**** Data excerpt ****

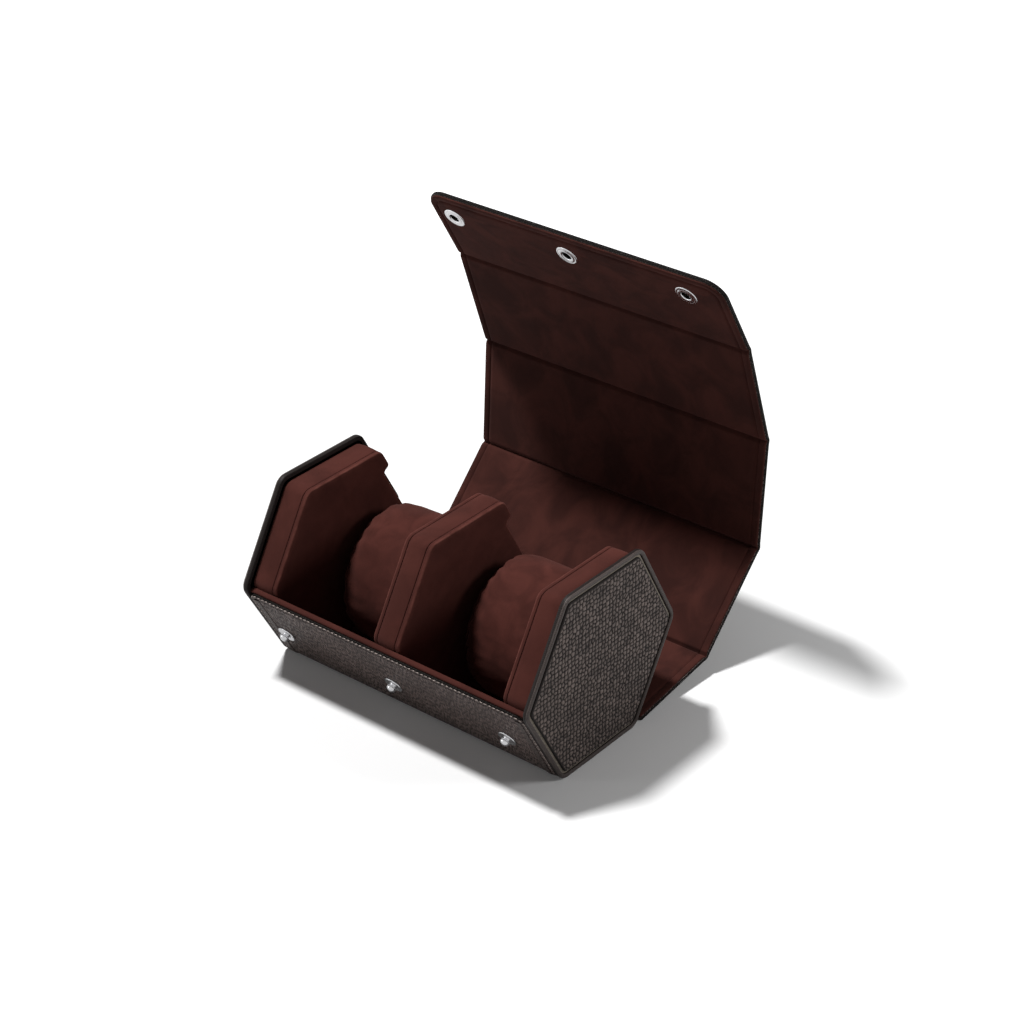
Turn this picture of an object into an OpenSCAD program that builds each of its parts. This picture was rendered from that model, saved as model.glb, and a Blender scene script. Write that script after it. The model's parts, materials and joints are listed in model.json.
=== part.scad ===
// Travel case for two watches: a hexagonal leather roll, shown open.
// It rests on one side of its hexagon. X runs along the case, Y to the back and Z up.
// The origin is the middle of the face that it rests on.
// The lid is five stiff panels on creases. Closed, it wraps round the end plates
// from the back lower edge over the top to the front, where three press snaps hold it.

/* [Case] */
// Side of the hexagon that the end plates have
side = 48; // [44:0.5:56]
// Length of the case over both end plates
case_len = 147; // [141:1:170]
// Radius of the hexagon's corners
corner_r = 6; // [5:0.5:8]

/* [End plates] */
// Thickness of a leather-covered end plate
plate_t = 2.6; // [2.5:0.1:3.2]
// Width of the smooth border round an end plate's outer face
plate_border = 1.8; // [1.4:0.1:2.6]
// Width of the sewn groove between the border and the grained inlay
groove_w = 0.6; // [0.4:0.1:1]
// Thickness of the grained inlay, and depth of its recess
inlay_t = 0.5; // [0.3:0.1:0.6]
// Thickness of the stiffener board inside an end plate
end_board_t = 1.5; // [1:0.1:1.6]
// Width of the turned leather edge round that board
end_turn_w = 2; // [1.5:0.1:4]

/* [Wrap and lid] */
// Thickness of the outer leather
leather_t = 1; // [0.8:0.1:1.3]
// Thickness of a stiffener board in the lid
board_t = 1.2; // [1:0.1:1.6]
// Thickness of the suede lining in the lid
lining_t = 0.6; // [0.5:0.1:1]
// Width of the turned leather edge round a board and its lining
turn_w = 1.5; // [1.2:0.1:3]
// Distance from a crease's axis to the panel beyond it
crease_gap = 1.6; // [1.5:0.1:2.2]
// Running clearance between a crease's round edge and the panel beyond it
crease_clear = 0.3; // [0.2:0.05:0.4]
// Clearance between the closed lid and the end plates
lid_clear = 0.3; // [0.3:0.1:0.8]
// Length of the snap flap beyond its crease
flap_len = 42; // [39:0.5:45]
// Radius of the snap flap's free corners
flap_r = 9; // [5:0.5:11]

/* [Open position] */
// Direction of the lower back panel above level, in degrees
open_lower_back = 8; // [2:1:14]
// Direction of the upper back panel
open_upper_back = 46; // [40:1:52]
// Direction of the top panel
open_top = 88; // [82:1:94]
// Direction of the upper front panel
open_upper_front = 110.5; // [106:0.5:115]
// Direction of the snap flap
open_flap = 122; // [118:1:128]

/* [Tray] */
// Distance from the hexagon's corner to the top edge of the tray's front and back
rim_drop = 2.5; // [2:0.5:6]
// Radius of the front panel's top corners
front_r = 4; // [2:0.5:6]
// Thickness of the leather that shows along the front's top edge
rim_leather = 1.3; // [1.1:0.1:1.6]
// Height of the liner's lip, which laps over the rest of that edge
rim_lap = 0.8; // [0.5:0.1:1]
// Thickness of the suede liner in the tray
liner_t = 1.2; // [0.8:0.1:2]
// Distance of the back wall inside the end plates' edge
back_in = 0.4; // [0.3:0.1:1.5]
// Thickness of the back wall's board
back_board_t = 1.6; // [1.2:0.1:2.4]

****

Stated goal - Would you give the material above again, complete and exact?

Solution -
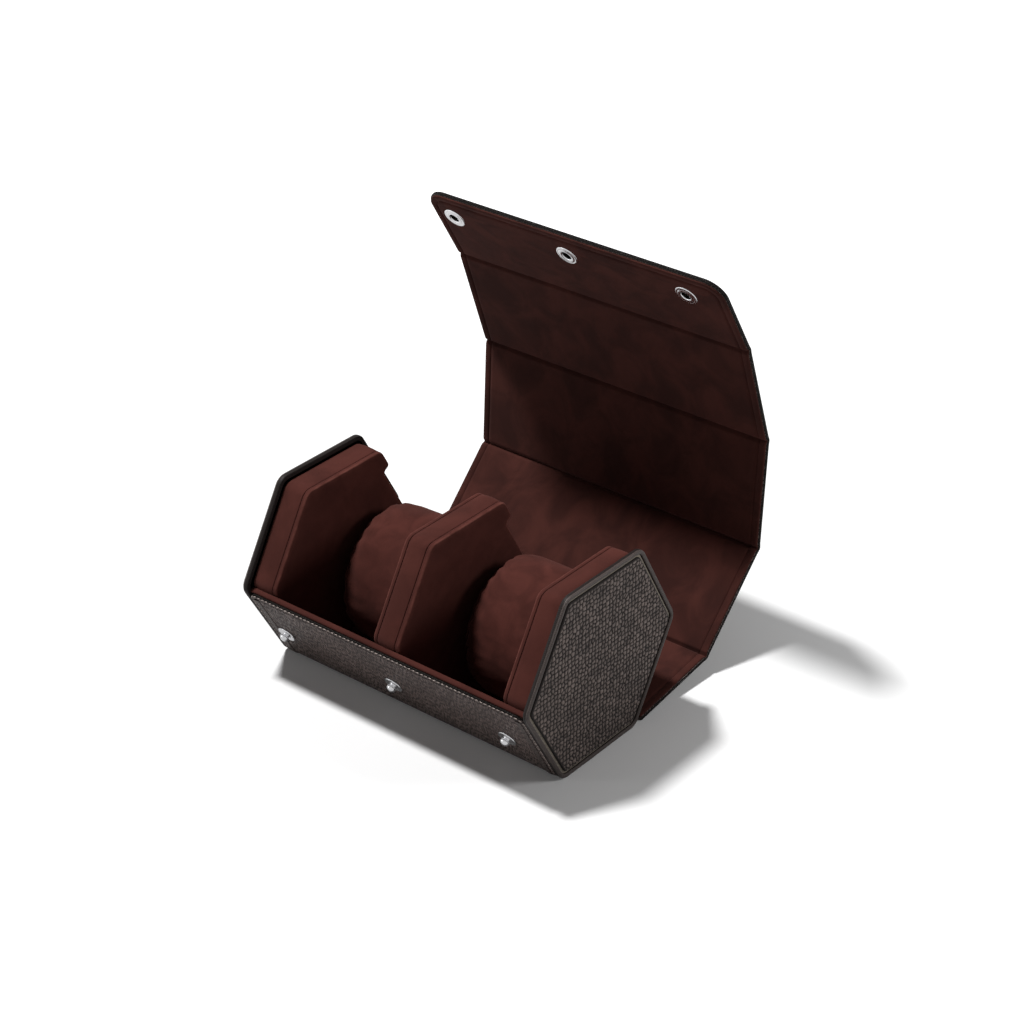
Turn this picture of an object into an OpenSCAD program that builds each of its parts. This picture was rendered from that model, saved as model.glb, and a Blender scene script. Write that script after it. The model's parts, materials and joints are listed in model.json.
=== part.scad ===
// Travel case for two watches: a hexagonal leather roll, shown open.
// It rests on one side of its hexagon. X runs along the case, Y to the back and Z up.
// The origin is the middle of the face that it rests on.
// The lid is five stiff panels on creases. Closed, it wraps round the end plates
// from the back lower edge over the top to the front, where three press snaps hold it.

/* [Case] */
// Side of the hexagon that the end plates have
side = 48; // [44:0.5:56]
// Length of the case over both end plates
case_len = 147; // [141:1:170]
// Radius of the hexagon's corners
corner_r = 6; // [5:0.5:8]

/* [End plates] */
// Thickness of a leather-covered end plate
plate_t = 2.6; // [2.5:0.1:3.2]
// Width of the smooth border round an end plate's outer face
plate_border = 1.8; // [1.4:0.1:2.6]
// Width of the sewn groove between the border and the grained inlay
groove_w = 0.6; // [0.4:0.1:1]
// Thickness of the grained inlay, and depth of its recess
inlay_t = 0.5; // [0.3:0.1:0.6]
// Thickness of the stiffener board inside an end plate
end_board_t = 1.5; // [1:0.1:1.6]
// Width of the turned leather edge round that board
end_turn_w = 2; // [1.5:0.1:4]

/* [Wrap and lid] */
// Thickness of the outer leather
leather_t = 1; // [0.8:0.1:1.3]
// Thickness of a stiffener board in the lid
board_t = 1.2; // [1:0.1:1.6]
// Thickness of the suede lining in the lid
lining_t = 0.6; // [0.5:0.1:1]
// Width of the turned leather edge round a board and its lining
turn_w = 1.5; // [1.2:0.1:3]
// Distance from a crease's axis to the panel beyond it
crease_gap = 1.6; // [1.5:0.1:2.2]
// Running clearance between a crease's round edge and the panel beyond it
crease_clear = 0.3; // [0.2:0.05:0.4]
// Clearance between the closed lid and the end plates
lid_clear = 0.3; // [0.3:0.1:0.8]
// Length of the snap flap beyond its crease
flap_len = 42; // [39:0.5:45]
// Radius of the snap flap's free corners
flap_r = 9; // [5:0.5:11]

/* [Open position] */
// Direction of the lower back panel above level, in degrees
open_lower_back = 8; // [2:1:14]
// Direction of the upper back panel
open_upper_back = 46; // [40:1:52]
// Direction of the top panel
open_top = 88; // [82:1:94]
// Direction of the upper front panel
open_upper_front = 110.5; // [106:0.5:115]
// Direction of the snap flap
open_flap = 122; // [118:1:128]

/* [Tray] */
// Distance from the hexagon's corner to the top edge of the tray's front and back
rim_drop = 2.5; // [2:0.5:6]
// Radius of the front panel's top corners
front_r = 4; // [2:0.5:6]
// Thickness of the leather that shows along the front's top edge
rim_leather = 1.3; // [1.1:0.1:1.6]
// Height of the liner's lip, which laps over the rest of that edge
rim_lap = 0.8; // [0.5:0.1:1]
// Thickness of the suede liner in the tray
liner_t = 1.2; // [0.8:0.1:2]
// Distance of the back wall inside the end plates' edge
back_in = 0.4; // [0.3:0.1:1.5]
// Thickness of the back wall's board
back_board_t = 1.6; // [1.2:0.1:2.4]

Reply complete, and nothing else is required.